Realistically, Cooper Union won’t be able to revert to being free any time in the foreseeable future. It’s going to be hard enough to tackle the deficit even with tuition revenues. (One of the big ironies of this whole saga is that while starting to charge tuition was hugely damaging to Cooper Union’s legacy and reputation, it hasn’t actually helped the finances very much.) But at least, now, if going free ever is possible, Cooper Union has a legal obligation to do exactly that. Which is great news.

This is not quite the turning over of a brand-new leaf that it could be. Specifically, the board has not accepted the Attorney General’s report as being factual; in a rather peevish response, they have agreed to all of the specified remedies, while maintaining that the AG’s findings are “incorrect and incomplete in numerous respects.” And Jamshed Bharucha is still hitting back at all charges that his presidency was a failure.

But thanks to the AG, the future for Cooper Union is as bright now as it could realistically be. And one trustee in particular, Kevin Slavin, has quietly started a Facebook group, called Off Script, which allows for unprecedentedly open communication between the broader Cooper Union community and the board of trustees. With luck, that group will continue to grow and thrive, and will help reassure everybody that the new board is truly aligned with the students, the faculty, the alumni, and the founding wishes of Peter Cooper.

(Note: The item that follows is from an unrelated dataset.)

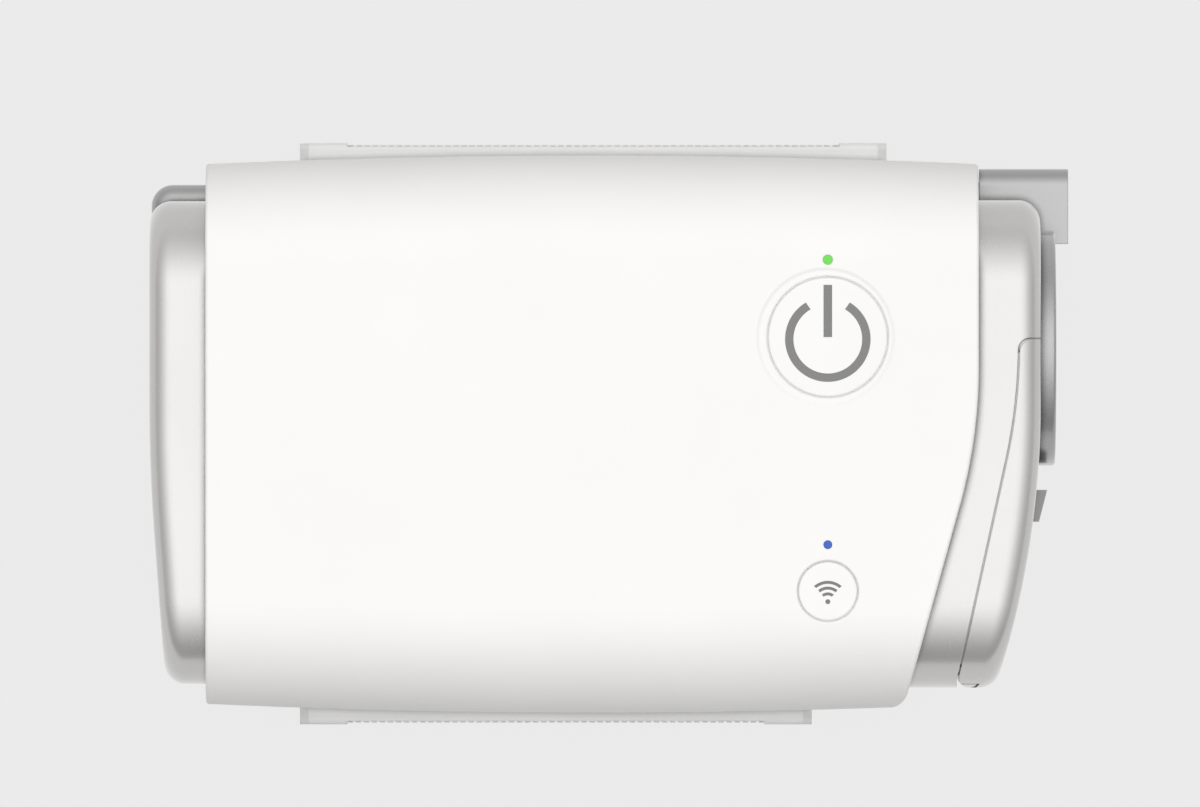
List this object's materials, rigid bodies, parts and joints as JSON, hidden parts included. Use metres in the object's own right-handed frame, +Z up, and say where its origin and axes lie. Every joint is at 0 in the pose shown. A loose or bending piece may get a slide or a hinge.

Cooper Union’s finances are dreadful, and the fact that it charges tuition is a dereliction of everything Peter Cooper stood for. George Campbell, Jamshed Bharucha, and Mark Epstein should be shamed for what they did. It will take something approaching a miracle, or at least a couple of hundred million dollars, to get Cooper Union back to where it was. But at least now we can have some faith that it’s moving in the right direction.